Written problem
Your answer should be a single number: the count of lines that include "Identity".
___ Supplied information
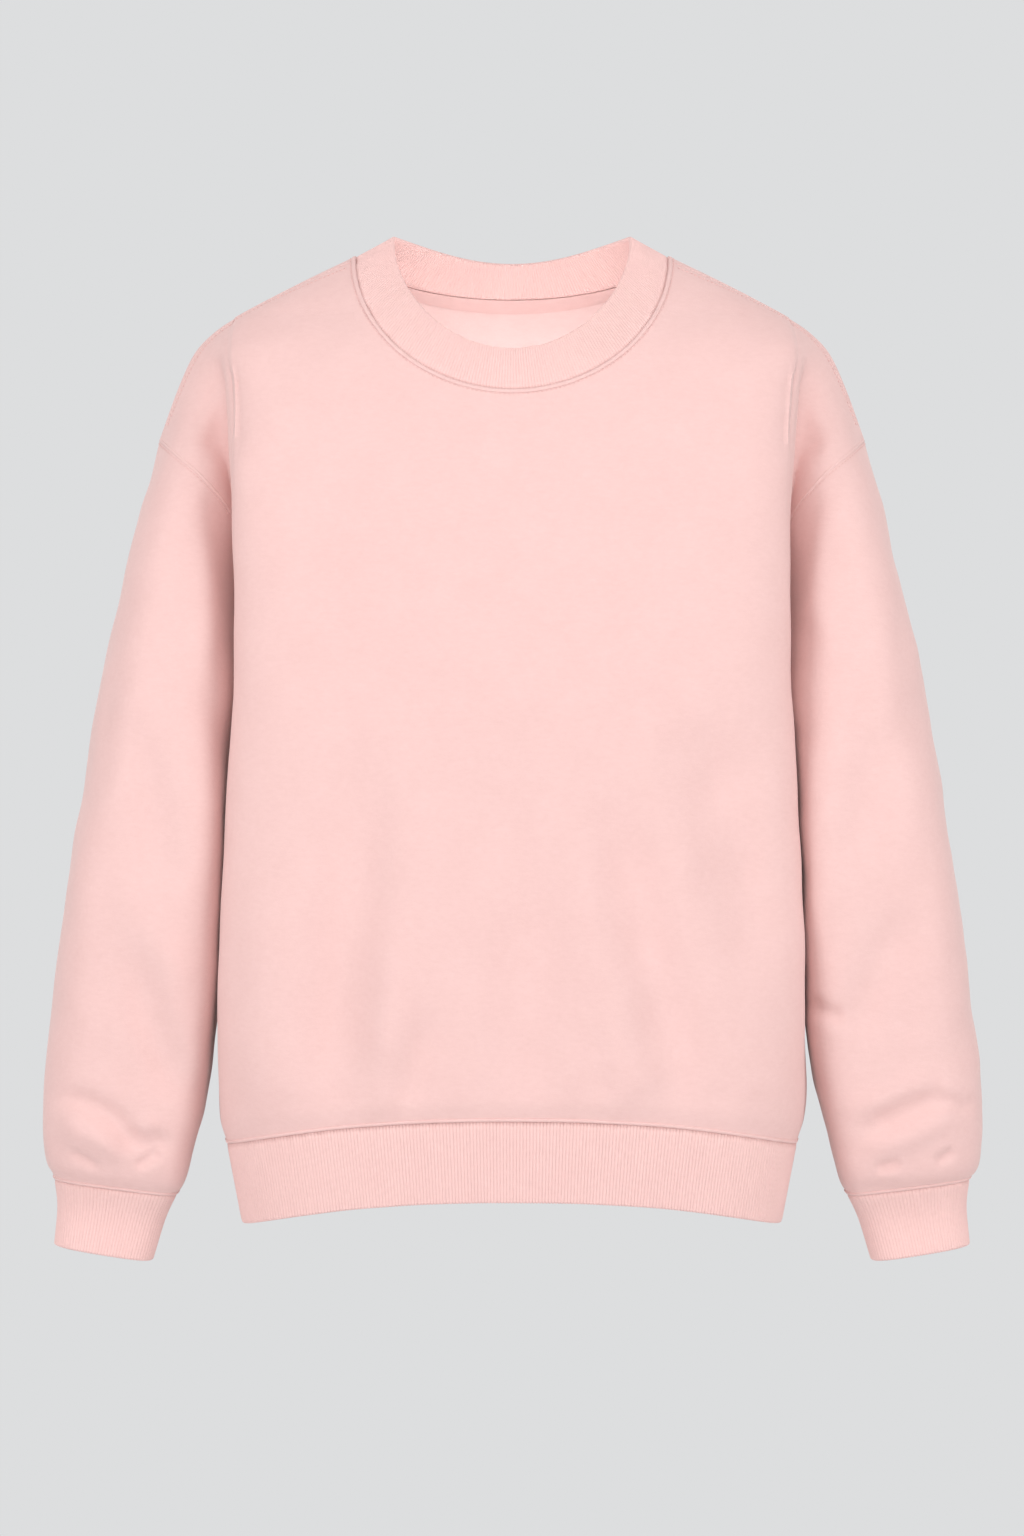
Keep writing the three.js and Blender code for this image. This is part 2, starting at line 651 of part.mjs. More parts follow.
// The collar band, a ring of columns that follow the neck seam
function collarRows(front, back) {
  const top = front.rows.length - 1;
  const seamOf = (piece, strips) => {
    const middle = (piece.rows[0].length - 1) / 2;
    return piece.rows[top].slice(middle - strips, middle + strips + 1);
  };
  const frontSeam = seamOf(front, STRIPS.frontNeck);
  const backSeam = seamOf(back, STRIPS.backNeck).reverse().slice(1, -1);
  const topOf = (strips, k, isFront) => {
    const turn = ((k / strips - 1) * Math.PI) / 2;
    const depth = Math.cos(turn);
    const c = COLLAR_TOP;
    const [drop, power, farY] = isFront
      ? [c.frontDrop, c.frontPower, c.frontY]
      : [c.backDrop, c.backPower, c.backY];
    const z = c.rise - drop * depth ** power;
    const x = (isFront ? 1 : -1) * c.halfWidth * Math.sin(turn);
    return point(x, lerp(SHOULDER_Y, farY, depth), z);
  };
  const seam = [...frontSeam, ...backSeam];
  const upper = [
    ...frontSeam.map((_, k) => topOf(STRIPS.frontNeck, k, true)),
    ...backSeam.map((_, k) => topOf(STRIPS.backNeck, k + 1, false)),
  ];
  return [seam, upper];
}

// The hem band, from its lower edge up to the seam
function hemRows(front, back) {
  const seam = [...front.rows[0], ...back.rows[0].slice(1, -1).reverse()];
  const low = seam.map((p, k) => {
    const isFront = k < front.rows[0].length;
    const lipX = body(HEM.sideZ, isFront ? "lipX" : "backLipX");
    const lipY = body(HEM.sideZ, isFront ? "lipY" : "backLipY");
    const [edgeY, middleY] = isFront
      ? [HEM_BAND.lipY, HEM_BAND.frontY]
      : [HEM_BAND.backLipY, HEM_BAND.backY];
    const seamMiddleY = body(HEM.sideZ, isFront ? "frontY" : "backY");
    const deep = (p.y - lipY) / (seamMiddleY - lipY);
    const y = deep > 0 ? lerp(edgeY, middleY, deep) : p.y * (edgeY / lipY);
    return point((p.x / lipX) * HEM_BAND.halfWidth, y, p.z - HEM_BAND.height);
  });
  return [low, seam];
}

function cuffRows(seam) {
  const squareness = [SQUARENESS.sleeve, SQUARENESS.sleeve, SQUARENESS.cuff];
  const ring = (i) => (p, k) =>
    ovalPoint(cuffRing, i, (2 * Math.PI * k) / seam.length, squareness[i]);
  return CUFF.map((_, i) => (i === 0 ? seam : seam.map(ring(i))));
}

// The strip of cloth that covers the neck seam inside the back
function tapeRows(back) {
  const top = back.rows.length - 1;
  const middle = (back.rows[0].length - 1) / 2;
  const rows = [TAPE.belowSeam + TAPE.width, TAPE.belowSeam].map((below) => {
    const row = [];
    for (let j = middle - STRIPS.backNeck; j <= middle + STRIPS.backNeck; j++) {
      const seam = innerPoint(back, top, j);
      const under = innerPoint(back, top - 1, j);
      const share = below / seam.distanceTo(under);
      const inward = wallDirection(back, top, j).clone().lerp(wallDirection(back, top - 1, j), share);
      const p = seam.lerp(under, share);
      row.push(p.addScaledVector(inward.normalize(), -TAPE.off));
    }
    return row;
  });
  // its ends stop short of the shoulder seams
  const short = 0.12;
  return rows.map((row) => {
    row[0].lerp(row[1], short);
    row[row.length - 1].lerp(row[row.length - 2], short);
    return row;
  });
}

const column = (piece, j, from, to) => {
  const list = [];
  for (let i = from; i <= to; i++) list.push(corner(piece, i, j));
  return list;
};
const rowOf = (piece, i, from, to) => {
  const list = [];
  const step = from <= to ? 1 : -1;
  for (let j = from; j !== to + step; j += step) list.push(corner(piece, i, j));
  return list;
};
const ringOf = (piece, i) => rowOf(piece, i, 0, piece.rows[0].length - 1);

function makePieces() {
  const front = surface("front", panelRows(FRONT));
  const back = surface("back", panelRows(BACK), { flip: true });
  const loop = armhole(front.rows, back.rows);
  const sleeve = sleeveRows(loop);
  const cuff = cuffRows(sleeve[SLEEVE_ROWS]);
  const rib = { closed: true, thickness: RIB_CLOTH };
  return {
    front,
    back,
    leftSleeve: surface("sleeve_left", sleeve, { closed: true }),
    rightSleeve: surface("sleeve_right", mirrorRows(sleeve), { closed: true, flip: true }),
    leftCuff: surface("cuff_left", cuff, rib),
    rightCuff: surface("cuff_right", mirrorRows(cuff), { ...rib, flip: true }),
    collar: surface("collar", collarRows(front, back), rib),
    hem: surface("hem_band", hemRows(front, back), rib),
  };
}

// The shared lines of all the pieces
function seamsOf({ front, back, leftSleeve, rightSleeve, leftCuff, rightCuff, collar, hem }) {
  const top = front.rows.length - 1;
  const underarm = LOWER_ROWS.length - 1;
  const last = { front: front.rows[0].length - 1, back: back.rows[0].length - 1 };
  const shoulder = STRIPS.innerShoulder + STRIPS.outerShoulder + STRIPS.lip + STRIPS.crease;
  const frontNeck = 2 * STRIPS.frontNeck;
  const backNeck = 2 * STRIPS.backNeck;
  const seams = [
    [column(front, 0, 0, underarm), column(back, 0, 0, underarm)],
    [column(front, last.front, 0, underarm), column(back, last.back, 0, underarm)],
    [rowOf(front, top, 0, shoulder), rowOf(back, top, 0, shoulder)],
    [
      rowOf(front, top, last.front - shoulder, last.front),
      rowOf(back, top, last.back - shoulder, last.back),
    ],
    [rowOf(front, top, shoulder, shoulder + frontNeck), rowOf(collar, 0, 0, frontNeck)],
    [
      rowOf(back, top, shoulder + backNeck, shoulder),
      [...rowOf(collar, 0, frontNeck, frontNeck + backNeck - 1), corner(collar, 0, 0)],
    ],
    [rowOf(front, 0, 0, last.front), rowOf(hem, 1, 0, last.front)],
    [
      rowOf(back, 0, last.back, 0),
      [...rowOf(hem, 1, last.front, last.front + last.back - 1), corner(hem, 1, 0)],
    ],
    [ringOf(leftSleeve, SLEEVE_ROWS), ringOf(leftCuff, 0)],
    [ringOf(rightSleeve, SLEEVE_ROWS), ringOf(rightCuff, 0)],
  ];
  const armholes = [
    { sleeve: leftSleeve, frontColumn: last.front, backColumn: last.back },
    { sleeve: rightSleeve, frontColumn: 0, backColumn: 0 },
  ];
  for (const { sleeve, frontColumn, backColumn } of armholes) {
    const frontEdge = column(front, frontColumn, underarm, top).reverse();
    const backEdge = column(back, backColumn, underarm, top);
    const upSleeve = rowOf(sleeve, 0, ARMHOLE_ROWS, 2 * ARMHOLE_ROWS - 1);
    seams.push([frontEdge, rowOf(sleeve, 0, 0, ARMHOLE_ROWS)]);
    seams.push([backEdge, [...upSleeve, corner(sleeve, 0, 0)]]);
  }
  return seams;
}

function build() {
  const pieces = makePieces();
  joinSeams(seamsOf(pieces));
  const tape = surface("neck_tape", tapeRows(pieces.back), { flip: true, thickness: TAPE.thickness });
  const fleece = new THREE.MeshStandardMaterial({ color: PINK, roughness: 0.95, metalness: 0 });
  const rib = new THREE.MeshStandardMaterial({ color: PINK_RIB, roughness: 0.92, metalness: 0 });
  const group = new THREE.Group();
  const add = (piece, geometry, material) => {
    const mesh = new THREE.Mesh(geometry, material);
    mesh.name = piece.name;
    group.add(mesh);
  };
  for (const piece of [pieces.front, pieces.back, pieces.leftSleeve, pieces.rightSleeve, tape]) {
    add(piece, wallGeometry(piece), fleece);
  }
  const pitches = [
    [pieces.collar, RIB_PITCH.collar],
    [pieces.hem, RIB_PITCH.hem],
    [pieces.leftCuff, RIB_PITCH.cuff],
    [pieces.rightCuff, RIB_PITCH.cuff],
  ];
  for (const [piece, pitch] of pitches) add(piece, ribbedGeometry(piece, pitch), rib);
  return group;
}

export default build();
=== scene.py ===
"""A light pink crewneck sweatshirt, filled out as if worn, dressed over its CAD solids.

The form is worked out from the same sizes as the solids, in millimetres, on a finer grid and with
deeper folds. +Z is up, the front faces -Y and +X is the wearer's left, which is the right-hand
side of the picture.
"""

import math

import bpy
import numpy as np
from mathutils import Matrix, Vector
from mathutils.bvhtree import BVHTree


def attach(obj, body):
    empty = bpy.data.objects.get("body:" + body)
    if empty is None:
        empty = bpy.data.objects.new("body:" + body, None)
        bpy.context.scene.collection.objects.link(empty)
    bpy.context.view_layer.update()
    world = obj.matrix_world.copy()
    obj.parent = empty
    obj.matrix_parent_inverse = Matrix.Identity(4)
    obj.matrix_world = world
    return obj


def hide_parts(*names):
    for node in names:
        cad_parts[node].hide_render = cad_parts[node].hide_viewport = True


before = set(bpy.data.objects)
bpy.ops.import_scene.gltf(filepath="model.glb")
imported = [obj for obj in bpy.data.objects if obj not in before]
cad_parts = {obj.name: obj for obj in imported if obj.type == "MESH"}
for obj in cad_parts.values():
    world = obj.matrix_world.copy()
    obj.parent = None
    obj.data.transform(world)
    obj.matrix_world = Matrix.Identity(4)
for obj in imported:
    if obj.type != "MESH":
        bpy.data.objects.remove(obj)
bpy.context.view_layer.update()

MM = 0.001

# Cloth and seams
CLOTH = 2.0
RIB_CLOTH = 3.0
# Seam allowances folded to one side, with the row of thread that holds them down
NECK_RIDGE = {"width": 3.2, "height": 0.9, "off": 0.1, "sewn": 3.9}
ARM_RIDGE = {"width": 2.4, "height": 0.45, "off": 0.4, "sewn": 4.2}
HEM_RIDGE = {"width": 2.6, "height": 1.0, "off": 0.0, "sewn": None}
# The shoulder's ridge and thread lie on these rows of the front, counted from its top
SHOULDER_RIDGE = {"width": 2.2, "height": 0.35, "row": 5, "sewn_row": 8}
SEAM_STEP = 1.5
STITCH = {"length": 2.3, "gap": 1.0, "thickness": 0.55}

# Body form, as in the CAD source
SHOULDER_Y = 3
UNDERARM_Z = -318
NECK_HALF_WIDTH = 112.5
COLLAR = {"half_width": 87.3, "rise": 14.4}
TAPE = {"width": 9.5, "below": 1.0, "tuck": 2.6, "off": 0.7, "thickness": 0.9}
HEM = {"side_z": -635, "power": 2.4, "height": 55.5, "half_width": 192}
HEM_LOW = {"front_y": -108, "back_y": 98, "lip_y": -26, "back_lip_y": 30}
SQUARE_TOP = 2.3
SQUARE_BODY = 2.75
SEAM_PULL = 1.6
SQUARE_CAP = 2.25
SQUARE_SLEEVE = 2.7
# How much squarer a sleeve is in front beside the body, at the armhole and further down
INNER_CORNER = {"top": 0.9, "low": 3.0}

# Ribs round each band
RIBS = {"collar": 310, "hem": 470, "cuff": 100}
RIB_RISE = {"collar": 0.5, "hem": 0.62, "cuff": 0.55}
RIB_PROFILE = np.array([1, 1, 0.85, 0, 0.85, 1])
RIB_STEPS = len(RIB_PROFILE)
RIB_ROWS = 12
RIB_TUCK = {"depth": 0.6, "reach": 2.2}
RIB_PUCKER = {"depth": 0.28, "reach": 9, "scale": 9}
RIB_SINK = 0.2
RIB_FOLD_STEPS = 7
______
Written answer
2